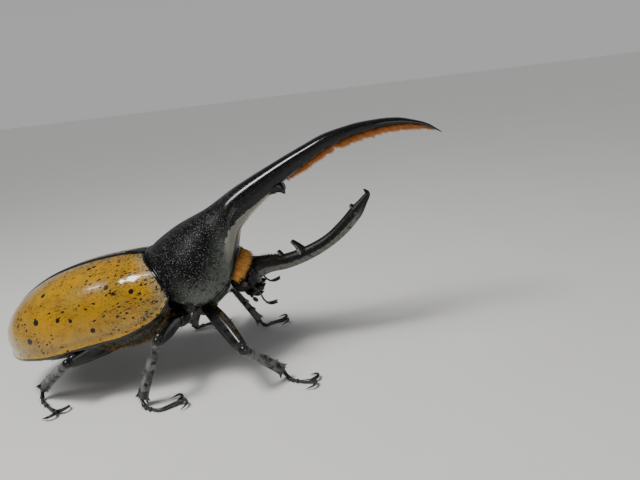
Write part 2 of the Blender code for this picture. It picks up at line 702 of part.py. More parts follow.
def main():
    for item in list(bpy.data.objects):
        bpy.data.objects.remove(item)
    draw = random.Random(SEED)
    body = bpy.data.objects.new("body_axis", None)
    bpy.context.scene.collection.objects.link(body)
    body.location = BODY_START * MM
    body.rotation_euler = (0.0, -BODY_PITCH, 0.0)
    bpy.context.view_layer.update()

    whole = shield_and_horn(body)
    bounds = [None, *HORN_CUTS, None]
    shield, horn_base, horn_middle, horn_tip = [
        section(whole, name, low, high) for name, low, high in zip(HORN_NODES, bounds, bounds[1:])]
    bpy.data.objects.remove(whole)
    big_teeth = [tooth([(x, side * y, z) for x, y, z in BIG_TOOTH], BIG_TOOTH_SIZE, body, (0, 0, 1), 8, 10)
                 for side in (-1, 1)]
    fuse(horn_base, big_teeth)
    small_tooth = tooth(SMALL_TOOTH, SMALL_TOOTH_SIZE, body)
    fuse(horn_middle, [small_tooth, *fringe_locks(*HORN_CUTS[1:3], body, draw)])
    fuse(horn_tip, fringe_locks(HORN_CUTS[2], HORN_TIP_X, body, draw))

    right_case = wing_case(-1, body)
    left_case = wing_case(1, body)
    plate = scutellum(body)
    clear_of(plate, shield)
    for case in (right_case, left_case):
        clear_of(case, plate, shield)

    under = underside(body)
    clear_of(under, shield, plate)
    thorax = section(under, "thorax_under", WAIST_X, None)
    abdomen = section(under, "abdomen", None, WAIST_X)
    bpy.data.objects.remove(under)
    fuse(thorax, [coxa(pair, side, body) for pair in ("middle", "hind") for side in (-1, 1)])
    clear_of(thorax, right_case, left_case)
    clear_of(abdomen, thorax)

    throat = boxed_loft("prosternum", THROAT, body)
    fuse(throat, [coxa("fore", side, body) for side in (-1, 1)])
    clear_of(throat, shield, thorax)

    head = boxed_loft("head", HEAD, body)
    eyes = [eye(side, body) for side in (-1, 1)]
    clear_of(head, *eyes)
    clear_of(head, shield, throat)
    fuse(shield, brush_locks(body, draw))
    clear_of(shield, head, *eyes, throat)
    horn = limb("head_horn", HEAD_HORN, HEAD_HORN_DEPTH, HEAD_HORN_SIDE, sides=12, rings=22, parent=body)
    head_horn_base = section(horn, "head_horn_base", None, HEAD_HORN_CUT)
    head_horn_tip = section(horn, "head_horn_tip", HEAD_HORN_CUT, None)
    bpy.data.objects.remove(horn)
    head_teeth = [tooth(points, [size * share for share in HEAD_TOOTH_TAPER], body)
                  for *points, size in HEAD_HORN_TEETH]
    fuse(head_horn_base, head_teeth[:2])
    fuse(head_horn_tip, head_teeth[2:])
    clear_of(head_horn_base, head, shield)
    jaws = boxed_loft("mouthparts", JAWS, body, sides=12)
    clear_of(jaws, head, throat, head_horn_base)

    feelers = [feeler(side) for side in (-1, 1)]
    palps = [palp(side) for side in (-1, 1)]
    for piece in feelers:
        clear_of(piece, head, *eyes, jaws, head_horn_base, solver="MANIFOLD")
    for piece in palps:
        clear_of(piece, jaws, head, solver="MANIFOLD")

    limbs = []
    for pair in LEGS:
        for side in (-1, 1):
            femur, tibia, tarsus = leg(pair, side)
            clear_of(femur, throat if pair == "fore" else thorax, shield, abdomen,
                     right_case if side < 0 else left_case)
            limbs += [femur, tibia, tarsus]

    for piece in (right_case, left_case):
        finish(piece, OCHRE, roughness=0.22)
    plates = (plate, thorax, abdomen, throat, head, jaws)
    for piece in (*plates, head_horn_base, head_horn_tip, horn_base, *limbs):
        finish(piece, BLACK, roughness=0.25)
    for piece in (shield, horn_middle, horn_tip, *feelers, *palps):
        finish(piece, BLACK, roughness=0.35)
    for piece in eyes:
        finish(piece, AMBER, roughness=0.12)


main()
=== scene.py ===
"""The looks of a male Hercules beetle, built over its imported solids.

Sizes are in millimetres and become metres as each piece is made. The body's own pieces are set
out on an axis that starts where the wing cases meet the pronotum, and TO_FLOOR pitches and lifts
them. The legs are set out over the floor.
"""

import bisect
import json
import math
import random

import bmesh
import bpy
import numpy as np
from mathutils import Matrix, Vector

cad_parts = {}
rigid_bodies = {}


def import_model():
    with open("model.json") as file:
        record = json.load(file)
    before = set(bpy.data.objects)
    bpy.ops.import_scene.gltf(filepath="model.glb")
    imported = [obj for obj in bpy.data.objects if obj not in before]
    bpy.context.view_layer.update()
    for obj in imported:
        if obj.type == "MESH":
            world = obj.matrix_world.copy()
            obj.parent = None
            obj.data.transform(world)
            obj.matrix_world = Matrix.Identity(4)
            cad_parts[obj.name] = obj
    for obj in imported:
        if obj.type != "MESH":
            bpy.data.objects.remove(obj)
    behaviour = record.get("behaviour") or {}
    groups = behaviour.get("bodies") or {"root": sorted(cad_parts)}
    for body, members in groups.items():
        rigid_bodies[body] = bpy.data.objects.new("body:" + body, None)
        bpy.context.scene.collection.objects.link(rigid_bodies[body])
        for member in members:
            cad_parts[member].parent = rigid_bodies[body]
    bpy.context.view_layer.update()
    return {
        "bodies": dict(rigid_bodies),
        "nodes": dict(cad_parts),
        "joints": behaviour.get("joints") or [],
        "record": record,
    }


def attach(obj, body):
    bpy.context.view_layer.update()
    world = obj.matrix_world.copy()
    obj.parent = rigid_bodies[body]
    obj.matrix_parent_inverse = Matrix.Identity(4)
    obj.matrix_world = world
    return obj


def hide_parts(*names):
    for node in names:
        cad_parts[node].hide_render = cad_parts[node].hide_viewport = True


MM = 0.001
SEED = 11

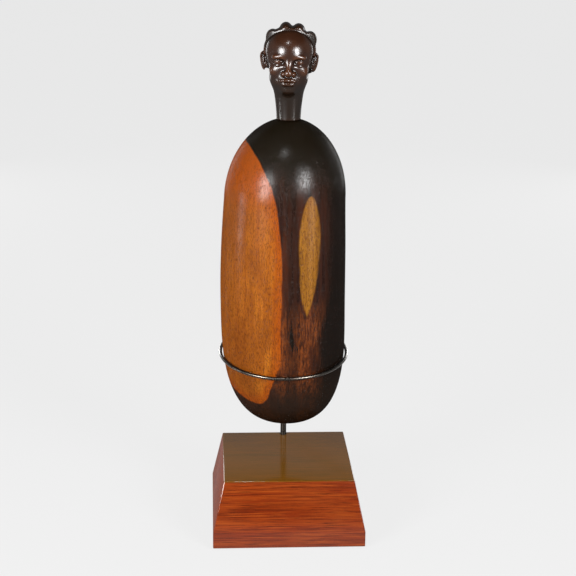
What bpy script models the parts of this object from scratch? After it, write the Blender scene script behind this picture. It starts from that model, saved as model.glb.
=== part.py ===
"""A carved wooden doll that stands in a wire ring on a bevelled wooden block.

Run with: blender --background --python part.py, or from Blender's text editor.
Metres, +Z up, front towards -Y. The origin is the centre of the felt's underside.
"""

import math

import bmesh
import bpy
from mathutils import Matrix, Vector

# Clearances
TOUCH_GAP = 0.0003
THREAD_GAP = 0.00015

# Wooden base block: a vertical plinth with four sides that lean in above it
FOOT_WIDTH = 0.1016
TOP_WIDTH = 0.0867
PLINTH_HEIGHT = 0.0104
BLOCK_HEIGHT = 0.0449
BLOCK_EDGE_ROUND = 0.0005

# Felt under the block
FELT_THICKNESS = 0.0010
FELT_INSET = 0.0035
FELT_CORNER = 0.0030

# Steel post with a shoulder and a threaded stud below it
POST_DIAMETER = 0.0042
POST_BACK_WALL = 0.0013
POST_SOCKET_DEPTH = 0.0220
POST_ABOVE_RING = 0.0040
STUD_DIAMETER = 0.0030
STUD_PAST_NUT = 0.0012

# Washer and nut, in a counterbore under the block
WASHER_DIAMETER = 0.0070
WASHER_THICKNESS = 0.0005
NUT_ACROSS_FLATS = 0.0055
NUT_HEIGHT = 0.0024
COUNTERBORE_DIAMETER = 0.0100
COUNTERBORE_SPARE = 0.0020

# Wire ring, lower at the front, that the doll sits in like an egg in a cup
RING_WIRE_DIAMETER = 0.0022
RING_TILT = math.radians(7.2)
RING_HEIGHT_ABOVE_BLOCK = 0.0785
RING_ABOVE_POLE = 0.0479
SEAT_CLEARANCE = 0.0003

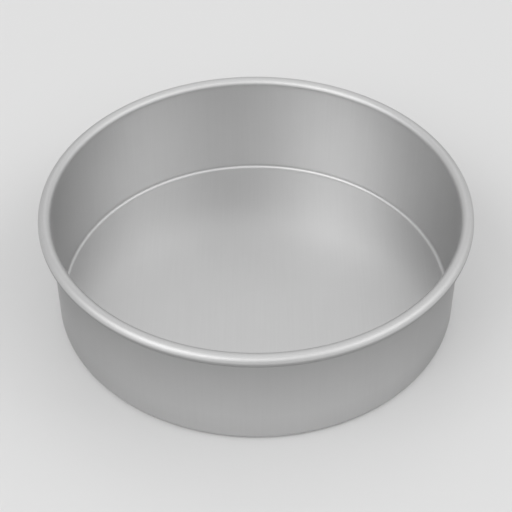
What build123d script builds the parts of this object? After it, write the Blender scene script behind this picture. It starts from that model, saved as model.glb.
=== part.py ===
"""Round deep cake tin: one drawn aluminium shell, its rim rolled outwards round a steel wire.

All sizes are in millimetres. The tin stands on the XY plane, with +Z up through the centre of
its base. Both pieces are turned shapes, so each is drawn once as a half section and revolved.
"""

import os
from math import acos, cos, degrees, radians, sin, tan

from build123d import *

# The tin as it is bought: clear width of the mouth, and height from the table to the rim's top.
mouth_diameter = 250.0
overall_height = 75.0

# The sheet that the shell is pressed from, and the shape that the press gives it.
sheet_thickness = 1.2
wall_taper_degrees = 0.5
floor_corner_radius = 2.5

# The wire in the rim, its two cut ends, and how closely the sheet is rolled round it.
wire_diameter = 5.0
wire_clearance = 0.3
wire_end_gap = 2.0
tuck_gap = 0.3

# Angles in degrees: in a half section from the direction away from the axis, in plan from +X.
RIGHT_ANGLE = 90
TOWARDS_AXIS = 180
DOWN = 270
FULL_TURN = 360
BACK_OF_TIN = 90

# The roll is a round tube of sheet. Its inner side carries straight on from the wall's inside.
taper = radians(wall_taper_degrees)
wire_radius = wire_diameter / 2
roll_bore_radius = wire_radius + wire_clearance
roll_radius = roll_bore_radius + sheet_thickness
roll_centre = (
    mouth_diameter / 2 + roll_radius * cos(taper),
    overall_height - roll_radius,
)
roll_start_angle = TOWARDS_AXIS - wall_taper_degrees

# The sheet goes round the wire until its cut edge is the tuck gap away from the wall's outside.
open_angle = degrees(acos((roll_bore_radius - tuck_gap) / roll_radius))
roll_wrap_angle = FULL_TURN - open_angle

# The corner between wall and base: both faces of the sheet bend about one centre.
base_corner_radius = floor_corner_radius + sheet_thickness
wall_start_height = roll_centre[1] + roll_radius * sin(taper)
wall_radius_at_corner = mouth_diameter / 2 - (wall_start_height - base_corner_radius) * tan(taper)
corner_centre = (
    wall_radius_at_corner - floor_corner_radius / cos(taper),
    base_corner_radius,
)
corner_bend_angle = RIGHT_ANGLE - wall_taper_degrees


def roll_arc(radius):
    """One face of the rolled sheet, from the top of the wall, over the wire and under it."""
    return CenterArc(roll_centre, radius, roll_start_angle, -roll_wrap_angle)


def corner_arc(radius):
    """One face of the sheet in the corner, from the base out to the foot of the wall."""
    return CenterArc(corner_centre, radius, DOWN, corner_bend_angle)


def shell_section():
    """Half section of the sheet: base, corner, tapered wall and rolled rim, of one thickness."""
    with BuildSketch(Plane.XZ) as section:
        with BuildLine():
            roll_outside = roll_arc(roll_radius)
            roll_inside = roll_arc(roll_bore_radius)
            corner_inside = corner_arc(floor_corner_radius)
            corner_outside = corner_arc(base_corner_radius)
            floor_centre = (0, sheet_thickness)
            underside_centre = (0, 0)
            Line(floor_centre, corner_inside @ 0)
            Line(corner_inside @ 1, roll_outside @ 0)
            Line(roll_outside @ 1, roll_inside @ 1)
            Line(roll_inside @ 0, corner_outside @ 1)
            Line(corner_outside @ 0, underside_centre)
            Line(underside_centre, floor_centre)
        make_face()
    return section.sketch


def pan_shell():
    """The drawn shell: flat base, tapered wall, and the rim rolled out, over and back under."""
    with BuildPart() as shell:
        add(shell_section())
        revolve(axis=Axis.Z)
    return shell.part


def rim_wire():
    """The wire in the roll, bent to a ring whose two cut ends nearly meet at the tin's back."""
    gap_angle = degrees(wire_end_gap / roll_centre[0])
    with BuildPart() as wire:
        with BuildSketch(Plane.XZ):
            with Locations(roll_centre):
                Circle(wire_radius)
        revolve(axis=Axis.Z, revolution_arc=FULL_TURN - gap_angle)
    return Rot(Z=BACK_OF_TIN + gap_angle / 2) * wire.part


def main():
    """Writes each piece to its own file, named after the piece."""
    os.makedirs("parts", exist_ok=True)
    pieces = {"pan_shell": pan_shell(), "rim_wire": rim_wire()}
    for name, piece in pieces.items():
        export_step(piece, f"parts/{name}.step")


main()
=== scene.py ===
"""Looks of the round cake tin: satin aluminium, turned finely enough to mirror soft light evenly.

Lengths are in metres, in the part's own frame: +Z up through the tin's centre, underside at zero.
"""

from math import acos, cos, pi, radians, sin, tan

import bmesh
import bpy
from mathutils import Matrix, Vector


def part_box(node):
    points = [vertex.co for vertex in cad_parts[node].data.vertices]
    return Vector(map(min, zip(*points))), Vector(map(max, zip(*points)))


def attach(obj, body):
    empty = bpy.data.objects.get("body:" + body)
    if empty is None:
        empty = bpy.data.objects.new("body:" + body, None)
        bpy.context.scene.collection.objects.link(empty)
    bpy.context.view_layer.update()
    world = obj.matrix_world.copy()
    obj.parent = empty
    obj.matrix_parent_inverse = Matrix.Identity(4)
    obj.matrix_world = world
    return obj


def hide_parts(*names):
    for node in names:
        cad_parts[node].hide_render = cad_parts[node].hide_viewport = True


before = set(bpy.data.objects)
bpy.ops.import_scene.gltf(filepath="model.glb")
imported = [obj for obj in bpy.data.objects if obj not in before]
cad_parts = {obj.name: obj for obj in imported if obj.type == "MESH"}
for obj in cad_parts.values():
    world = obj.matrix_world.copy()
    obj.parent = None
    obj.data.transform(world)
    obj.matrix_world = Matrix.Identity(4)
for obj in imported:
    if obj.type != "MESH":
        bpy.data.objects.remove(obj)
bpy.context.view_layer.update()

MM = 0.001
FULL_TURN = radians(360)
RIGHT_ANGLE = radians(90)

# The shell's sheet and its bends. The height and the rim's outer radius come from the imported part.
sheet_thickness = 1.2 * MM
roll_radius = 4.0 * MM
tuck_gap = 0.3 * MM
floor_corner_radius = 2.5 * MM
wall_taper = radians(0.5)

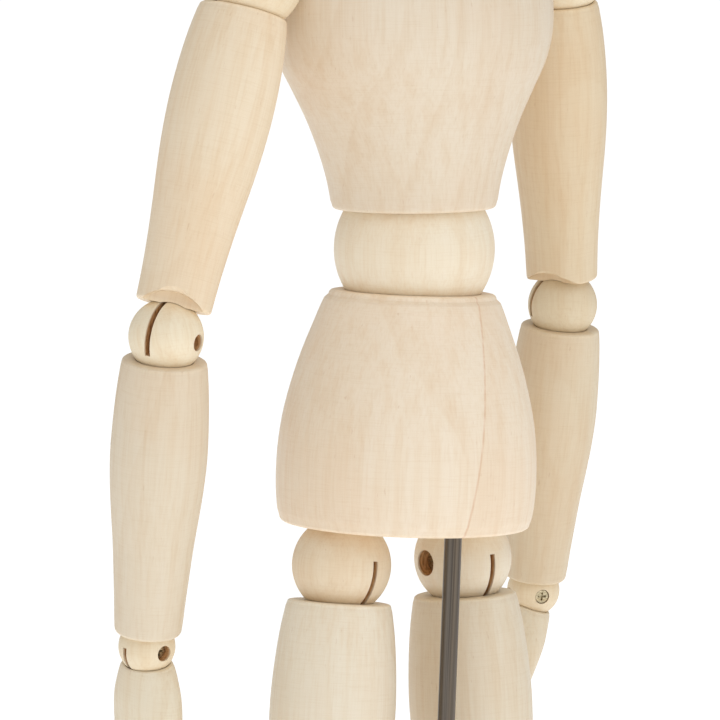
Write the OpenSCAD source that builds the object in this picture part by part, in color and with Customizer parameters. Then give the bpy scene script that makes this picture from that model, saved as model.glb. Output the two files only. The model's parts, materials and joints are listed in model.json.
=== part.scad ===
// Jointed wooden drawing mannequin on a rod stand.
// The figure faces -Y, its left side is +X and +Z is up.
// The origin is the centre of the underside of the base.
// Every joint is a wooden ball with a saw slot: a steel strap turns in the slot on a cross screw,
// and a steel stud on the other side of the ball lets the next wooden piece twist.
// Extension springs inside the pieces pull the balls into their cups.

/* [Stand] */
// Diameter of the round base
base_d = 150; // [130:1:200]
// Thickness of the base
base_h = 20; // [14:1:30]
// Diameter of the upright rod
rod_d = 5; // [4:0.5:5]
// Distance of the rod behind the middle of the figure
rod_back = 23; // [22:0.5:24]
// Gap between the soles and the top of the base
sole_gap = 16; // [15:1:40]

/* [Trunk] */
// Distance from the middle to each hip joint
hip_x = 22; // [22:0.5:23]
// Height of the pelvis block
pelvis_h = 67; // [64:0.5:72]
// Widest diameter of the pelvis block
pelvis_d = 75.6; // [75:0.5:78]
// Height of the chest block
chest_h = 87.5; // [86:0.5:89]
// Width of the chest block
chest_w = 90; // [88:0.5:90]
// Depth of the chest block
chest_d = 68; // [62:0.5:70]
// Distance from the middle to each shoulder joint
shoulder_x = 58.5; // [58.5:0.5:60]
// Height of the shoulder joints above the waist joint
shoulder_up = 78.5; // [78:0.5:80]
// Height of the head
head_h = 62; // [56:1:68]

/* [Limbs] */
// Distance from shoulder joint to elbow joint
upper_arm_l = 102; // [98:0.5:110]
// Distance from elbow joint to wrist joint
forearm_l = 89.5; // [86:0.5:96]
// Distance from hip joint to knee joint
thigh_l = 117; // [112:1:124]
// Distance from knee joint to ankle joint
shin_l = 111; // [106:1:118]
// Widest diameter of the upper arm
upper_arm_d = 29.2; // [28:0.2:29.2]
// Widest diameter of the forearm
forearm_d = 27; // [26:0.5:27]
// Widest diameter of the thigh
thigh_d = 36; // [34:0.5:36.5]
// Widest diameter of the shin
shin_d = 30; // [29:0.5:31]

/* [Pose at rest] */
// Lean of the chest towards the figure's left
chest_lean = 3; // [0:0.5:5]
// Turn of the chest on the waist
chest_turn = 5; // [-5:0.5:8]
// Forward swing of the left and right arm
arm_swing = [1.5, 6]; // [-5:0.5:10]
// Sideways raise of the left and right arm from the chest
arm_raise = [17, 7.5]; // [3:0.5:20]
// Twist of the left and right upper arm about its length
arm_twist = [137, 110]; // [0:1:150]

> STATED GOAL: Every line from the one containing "gap_angle = degrees(wire_end_gap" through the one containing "points = [vertex.co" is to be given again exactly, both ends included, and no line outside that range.

> WRITTEN SOLUTION:
    gap_angle = degrees(wire_end_gap / roll_centre[0])
    with BuildPart() as wire:
        with BuildSketch(Plane.XZ):
            with Locations(roll_centre):
                Circle(wire_radius)
        revolve(axis=Axis.Z, revolution_arc=FULL_TURN - gap_angle)
    return Rot(Z=BACK_OF_TIN + gap_angle / 2) * wire.part


def main():
    """Writes each piece to its own file, named after the piece."""
    os.makedirs("parts", exist_ok=True)
    pieces = {"pan_shell": pan_shell(), "rim_wire": rim_wire()}
    for name, piece in pieces.items():
        export_step(piece, f"parts/{name}.step")


main()
=== scene.py ===
"""Looks of the round cake tin: satin aluminium, turned finely enough to mirror soft light evenly.

Lengths are in metres, in the part's own frame: +Z up through the tin's centre, underside at zero.
"""

from math import acos, cos, pi, radians, sin, tan

import bmesh
import bpy
from mathutils import Matrix, Vector


def part_box(node):
    points = [vertex.co for vertex in cad_parts[node].data.vertices]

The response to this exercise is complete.